13.4 Closing the Loop: From Recommendation to Control¶
Once we have discovered an optimal strategy—either a set of parameters from an optimizer or a dynamic policy from an RL agent—the final step is to implement it. This "closes the loop" between the digital and physical worlds, enabling the Digital Twin to not just advise, but to actively control and improve the real system.
This closed-loop control represents the highest level of maturity for a Digital Twin, transforming it from a passive mirror into an active and intelligent partner in the system's operation.

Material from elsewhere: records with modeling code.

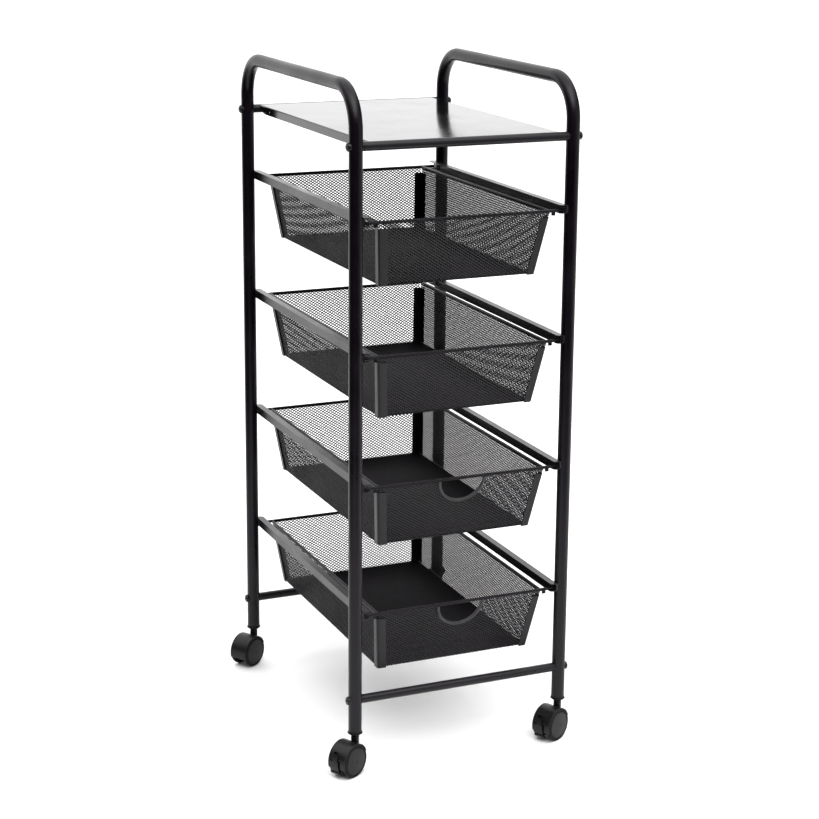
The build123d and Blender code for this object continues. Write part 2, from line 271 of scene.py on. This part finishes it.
def rolling_plastic(wheel, color):
    """Wheel plastic: satin on the raised face; from the disc's edge outwards darker and duller, the
    darker colour being painted shade in the groove round the disc.
    """
    material, tree, shader = principled(f"{wheel.name}_plastic", color, 0.42, ior=1.36)
    coords = object_coords(tree)
    # painted shade: from the disc's edge outwards the colour turns darker, for the groove round the
    # disc and the ring beyond it
    past_disc_edge = ramp(tree, axle_distance(tree, coords, *axle_line(wheel)), *DISC_EDGE)
    scuffs = ramp(tree, noise(tree, coords, 700.0, 4.0, 0.7), 0.45, 0.7)
    clouds = noise(tree, coords, 60.0)
    face = mix(tree, ramp(tree, clouds, *CLOUD), color, shade(color, 1.6))
    face = overlay(tree, face, DUST, scuffs, 0.22)
    # darker colour beyond the disc: painted shade in the groove, with a little dust
    groove_shade_and_dark_ring = overlay(tree, BLACK, DUST, scuffs, 0.10)
    link(tree, mix(tree, past_disc_edge, face, groove_shade_and_dark_ring), shader.inputs["Base Color"])
    link(tree, ramp(tree, past_disc_edge, 0.0, 1.0, 0.40, 0.62), shader.inputs["Roughness"])
    bump(tree, shader, noise(tree, coords, 1100.0, roughness=0.7), 0.06 * MM)
    return material


def turned_steel(name, color, roughness):
    """Plated steel pin: turning marks round the pin and a few dull spots."""
    material, tree, shader = principled(name, color, roughness, metallic=1.0)
    coords = object_coords(tree)
    rings = noise(tree, stretched(tree, coords, (60.0, 60.0, 6000.0)), 1.0, detail=2.0)
    spots = noise(tree, coords, 240.0)
    tone = mix(tree, ramp(tree, spots, 0.5, 0.7), color, shade(color, 0.7))
    link(tree, tone, shader.inputs["Base Color"])
    gloss = ramp(tree, spots, 0.35, 0.7, roughness - 0.05, roughness + 0.12)
    link(tree, gloss, shader.inputs["Roughness"])
    bump(tree, shader, rings, 0.02 * MM)
    return material


tube_coat = powder_coat("tube_coat", BLACK, 0.30, ior=1.36)
rail_coat = powder_coat("rail_coat", STRIP_BLACK, 0.30)
wire_coat = powder_coat("wire_coat", BLACK, 0.32, grain=0.6, ior=1.36)
strip_coat = powder_coat("strip_coat", STRIP_BLACK, 0.36, ior=1.38)
mesh_coat = powder_coat("mesh_coat", MESH_BLACK, 0.38, grain=0.5, ior=1.25)
# a lighter copy of the mesh coat for the front walls: painted light
front_coat_painted_lighter = powder_coat("front_coat_painted_lighter", FRONT_BLACK_PAINTED_LIGHTER, 0.32, grain=0.5, ior=1.48)
bolt_black = powder_coat("bolt_black", BOLT_BLACK, 0.26, grain=0.5, ior=1.42)
shelf_gloss = gloss_paint("shelf_gloss", SHELF_BLACK)
socket_plastic = moulded_plastic("socket_plastic", SOCKET_BLACK, 0.42)
# the ring's lighter colour is a painted highlight
ring_plastic = moulded_plastic("ring_plastic", RING_GREY_PAINTED_HIGHLIGHT, 0.36)
hood_plastic = moulded_plastic("hood_plastic", HOOD_BLACK, 0.36)
lever_plastic = moulded_plastic("lever_plastic", LEVER_BLACK, 0.38)
pin_steel = turned_steel("pin_steel", STEEL, 0.25)

CAD_LOOKS = (
    ("side_frame", tube_coat),
    ("shelf_bar", tube_coat),
    ("base_bar", tube_coat),
    ("bar_end_plugs", socket_plastic),
    ("frame_bolts", bolt_black),
    ("top_shelf", shelf_gloss),
    ("tube_end_sockets", socket_plastic),
    ("rail_", rail_coat),
    ("_rim", wire_coat),
    ("_corner_strips", strip_coat),
    ("_handle_ring", ring_plastic),
    ("_stem", pin_steel),
    ("_hood", hood_plastic),
    ("_axle", pin_steel),
    ("_brake_lever", lever_plastic),
)

for name, node in nodes.items():
    if "_wheel_" in name:
        set_look(node, rolling_plastic(node, WHEEL_BLACK))
        continue
    for part, material in CAD_LOOKS:
        if part in name:
            set_look(node, material)
            break

# ---------------------------------------------------------------- expanded mesh

CELL_W = 6.4 * MM  # long way of a diamond
CELL_H = 4.2 * MM  # short way; rows lie half of it apart, shifted by half a cell
STRAND_W = 1.25 * MM
SHEET_T = 0.40 * MM
STRAND_LEAN = 0.38 * MM  # how far strands lean out of the sheet, as slitting leaves them
SIDE_LEAN = 0.12 * MM  # the same on the side walls, which are flatter
EDGE_W = 0.40 * MM  # strand left along a cut edge
SAME_POINT = 0.02 * MM  # corners closer than this are one vertex
TOUCH = 0.01 * MM  # a cell this far past an edge still counts as on it


def both_ways(count):
    """A range of half pitches that runs equally far to each side of the middle."""
    return -count, count + 1


def cell_centres(columns, rows, cell):
    """Centres of the diamonds on a grid of half pitches, of which every other point has one."""
    half_w, half_h = cell[0] / 2, cell[1] / 2
    i, j = np.meshgrid(np.arange(*columns), np.arange(*rows))
    even = (i + j) % 2 == 0
    return np.stack([i[even] * half_w, j[even] * half_h], -1)


def diamond_sheet(centres, cell, clamp, lean):
    """Flat expanded mesh as arrays: points (x, y), how far each lifts, and quads.

    clamp(points, margin) moves points back onto the outline, or inside it by the margin. lean is
    how far the far edge of each hole lifts and the near edge drops.
    """
    half_w, half_h = cell[0] / 2, cell[1] / 2
    tips = np.array([[-half_w, 0], [0, half_h], [half_w, 0], [0, -half_h]])
    side_away = half_w * half_h / math.hypot(half_w, half_h)  # a side's distance from the centre
    shrink = (side_away - STRAND_W / 2) / side_away
    outer = clamp((centres[:, None] + tips).reshape(-1, 2), 0.0)
    inner = clamp((centres[:, None] + tips * shrink).reshape(-1, 2), EDGE_W)
    keys = np.round(outer / SAME_POINT).astype(np.int64)
    _, first, index = np.unique(keys, axis=0, return_index=True, return_inverse=True)
    outer = outer[first]
    index = index.reshape(-1, 4)
    inner_index = len(outer) + np.arange(len(inner)).reshape(-1, 4)
    flat = np.concatenate([outer, inner])
    lift = np.concatenate([np.zeros(len(outer)), np.tile([0.0, lean, 0.0, -lean], len(centres))])
    count = len(flat)
    quads = []
    sides = []
    for a, b in ((0, 1), (1, 2), (2, 3), (3, 0)):
        ring = np.stack([index[:, a], inner_index[:, a], inner_index[:, b], index[:, b]], -1)
        hole = np.stack([inner_index[:, a], inner_index[:, b]], -1)
        quads.append(ring)
        quads.append(np.concatenate([hole, hole[:, ::-1] + count], -1)[:, ::-1])
        quads.append(ring[:, ::-1] + count)
        sides.append(np.stack([index[:, a], index[:, b]], -1))
    # sides that only one diamond has are the sheet's own edge, which gets a wall
    sides = np.concatenate(sides)
    pair = sides.min(1) * count + sides.max(1)
    _, where, times = np.unique(pair, return_index=True, return_counts=True)
    rim = sides[where[times == 1]]
    quads.append(np.concatenate([rim, rim[:, ::-1] + count], -1))
    quads = np.concatenate(quads)
    # clamping can bring two corners together, which leaves quads with no area
    whole = (quads[:, 0] != quads[:, 3]) & (quads[:, 1] != quads[:, 2])
    return flat, lift, quads[whole]


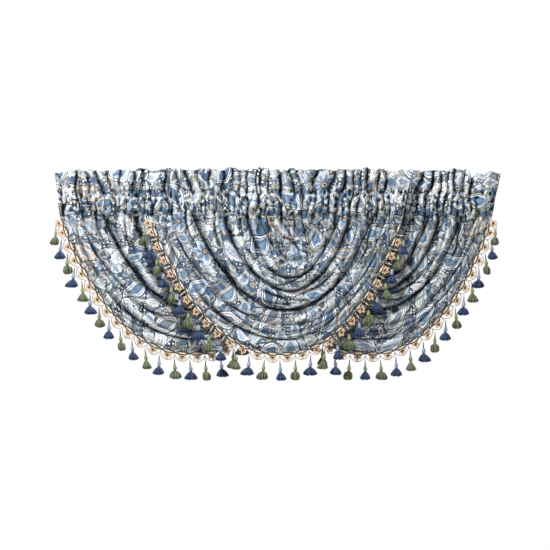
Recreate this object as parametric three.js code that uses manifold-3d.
// A waterfall valance: three gathered panels that share a double rod, the centre one in front.
// Millimetres, +Z up, +X to the right, the face of the cloth looks along -Y.
// The origin is the middle of the centre panel's top edge.

import * as THREE from "three";
import { mergeVertices } from "three/addons/utils/BufferGeometryUtils.js";
import Module from "manifold-3d";

const wasm = await Module();
wasm.setup();

// Driving sizes
const PANEL_PITCH = 362;
const ROD_SPACING = 54.7;
const LEFT_PANEL_FORWARD = 0.9;
const CLOTH_THICKNESS = 1.5;
const UPPER_STITCH_Z = -92;
const LOWER_STITCH_Z = -188;
const OUTER_LEFT = 516;
const OUTER_RIGHT = 500;
const INNER_EDGE_FROM_MIDDLE = 60;

// The bend of the folds: the side falls slowly first and turns in a round bottom.
const SIDE_POWER = 0.92;
const TUCKED_SIDE_POWER = 0.5;
const DROP_POWER = 1.74;
const BELLY_POWER = 0.7;
const COLUMNS_ACROSS = 24;

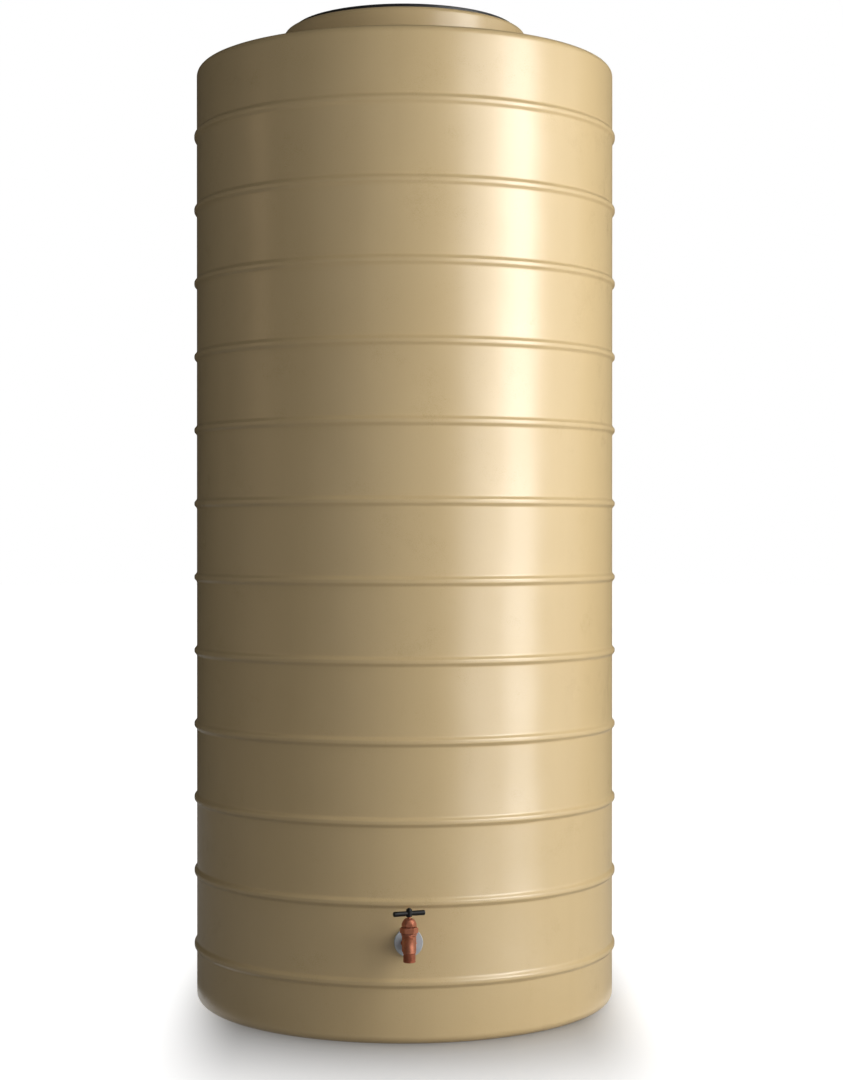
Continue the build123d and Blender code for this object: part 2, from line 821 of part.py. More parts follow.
with BuildPart() as overflow_outer_washer:
    with BuildSketch(Plane.XZ.offset(-flange_seat)):
        with Locations((0, overflow_height)):
            Circle(overflow_washer_radius)
            Circle(overflow_shank_radius + hole_gap / 2, mode=Mode.SUBTRACT)
    extrude(amount=washer_thickness + bow(overflow_washer_radius))
    with Locations((0, 0, overflow_height)):
        Cylinder(tank_radius + seat_gap, 4 * overflow_washer_radius, mode=Mode.SUBTRACT)
overflow_outer_washer.part.label = "overflow_outer_washer"
export_step(overflow_outer_washer.part, "parts/overflow_outer_washer.step")

with BuildPart() as overflow_inner_washer:
    with BuildSketch(Plane.XZ.offset(-overflow_nut_face)):
        with Locations((0, overflow_height)):
            Circle(overflow_washer_radius)
            Circle(overflow_shank_radius + hole_gap / 2, mode=Mode.SUBTRACT)
    extrude(amount=-washer_thickness - bow(overflow_washer_radius))
    with Locations((0, 0, overflow_height)):
        Cylinder(inner_radius - seat_gap, 4 * overflow_washer_radius, mode=Mode.INTERSECT)
overflow_inner_washer.part.label = "overflow_inner_washer"
export_step(overflow_inner_washer.part, "parts/overflow_inner_washer.step")

with BuildPart() as overflow_backnut:
    with BuildSketch(Plane.XZ.offset(-overflow_nut_face)):
        with Locations((0, overflow_height)):
            RegularPolygon(overflow_nut_flats / 2, 6, major_radius=False)
            Circle(overflow_shank_radius + thread_fit, mode=Mode.SUBTRACT)
    extrude(amount=overflow_nut_height)
    with BuildSketch(back_plane):
        with BuildLine():
            Polyline(*nut_tips(overflow_nut_flats, overflow_nut_face - overflow_nut_height), close=True)
        make_face()
    revolve(axis=overflow_axis, mode=Mode.SUBTRACT)
overflow_backnut.part.label = "overflow_backnut"
export_step(overflow_backnut.part, "parts/overflow_backnut.step")

with BuildPart() as overflow_screen:
    with BuildSketch(Plane.XZ.offset(-screen_seat - screen_gap)):
        with Locations((0, overflow_height)):
            Circle(screen_radius)
            Circle(screen_hole_radius, mode=Mode.SUBTRACT)
            for ring in (1, 2):
                with PolarLocations(ring * screen_ring_pitch, 6 * ring):
                    Circle(screen_hole_radius, mode=Mode.SUBTRACT)
    extrude(amount=-screen_thickness)
overflow_screen.part.label = "overflow_screen"
export_step(overflow_screen.part, "parts/overflow_screen.step")
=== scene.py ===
import json
import math

import bmesh
import bpy
from mathutils import Matrix, Vector

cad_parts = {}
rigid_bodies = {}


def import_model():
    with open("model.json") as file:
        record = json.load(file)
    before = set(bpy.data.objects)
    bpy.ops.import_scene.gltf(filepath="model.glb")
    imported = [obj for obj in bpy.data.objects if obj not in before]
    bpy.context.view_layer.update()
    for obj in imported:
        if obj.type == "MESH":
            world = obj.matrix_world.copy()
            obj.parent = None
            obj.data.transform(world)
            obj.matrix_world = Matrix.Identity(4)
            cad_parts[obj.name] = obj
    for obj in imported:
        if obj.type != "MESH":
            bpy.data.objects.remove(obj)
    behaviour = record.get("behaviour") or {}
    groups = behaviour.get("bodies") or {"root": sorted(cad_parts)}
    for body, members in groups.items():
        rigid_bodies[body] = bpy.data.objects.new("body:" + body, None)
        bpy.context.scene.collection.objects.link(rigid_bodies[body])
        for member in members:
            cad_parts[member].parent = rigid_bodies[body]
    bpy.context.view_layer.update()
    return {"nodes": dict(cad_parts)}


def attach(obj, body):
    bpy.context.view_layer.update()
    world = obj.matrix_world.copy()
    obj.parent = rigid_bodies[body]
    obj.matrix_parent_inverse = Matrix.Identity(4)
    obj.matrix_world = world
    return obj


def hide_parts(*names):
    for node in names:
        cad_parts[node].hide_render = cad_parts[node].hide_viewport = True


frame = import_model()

# Slimline water tank: rotomoulded shell with ring beads, screw-in lid, brass bib tap, overflow
scene = bpy.context.scene
nodes = frame["nodes"]
mm = 0.001
tiny = 1e-6
turn = 2 * math.pi
print("frame loaded:", len(nodes), "nodes")


# Mesh helpers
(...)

Case Study: Training an RL Agent for HVAC Control¶
A large commercial building's HVAC (Heating, Ventilation, and Air Conditioning) system is a major source of energy consumption. The goal is to minimize energy use while keeping the building's temperature and air quality within a comfortable range for occupants. This is a complex control problem because the optimal strategy depends on many dynamic factors: the outside weather forecast, the building's thermal properties, and the number of people in different zones at different times of day.
-
The Challenge: Manually programming a set of "if-then" rules is brittle and suboptimal. Training an RL agent directly on the real building is impossible—it would take months, and during the learning process, the agent would make occupants miserable by turning the heat on in July or the AC on in January.
-
The Digital Twin Solution:
- Build the Twin: A high-fidelity, physics-based Digital Twin of the building is created using a tool like Modelica. This model understands the thermodynamics of heat flow through walls, the performance of the HVAC equipment, and is fed with real-time weather data and forecasts.
- Create the RL Environment: The twin is configured as a "gym" for the RL agent.
- State: The current temperature in each zone, the outdoor temperature, the time of day, the weather forecast.
- Actions: For each zone, the agent can
increase cooling,decrease cooling, ordo nothing. - Reward: The agent gets a large negative reward if any zone goes outside its comfort temperature range, and a small negative reward proportional to the amount of energy consumed in the last time step.
- Train the Agent: An RL agent is let loose in this virtual environment. For millions of simulated days, it experiments with different control strategies. Initially, its actions are random and it performs poorly. But over time, it learns a sophisticated policy. It learns to pre-cool the building before a heatwave arrives, and to leverage the building's thermal mass to coast through periods of high electricity prices.
- Deploy the Policy: After training is complete, the resulting policy—a highly efficient, non-linear control strategy—is deployed to the real building's management system. It can now make smart, dynamic decisions that save significant energy while maintaining occupant comfort.
This demonstrates the full power of the prescriptive Digital Twin: discovering a complex control strategy in a safe, virtual world and deploying it to optimize the real world.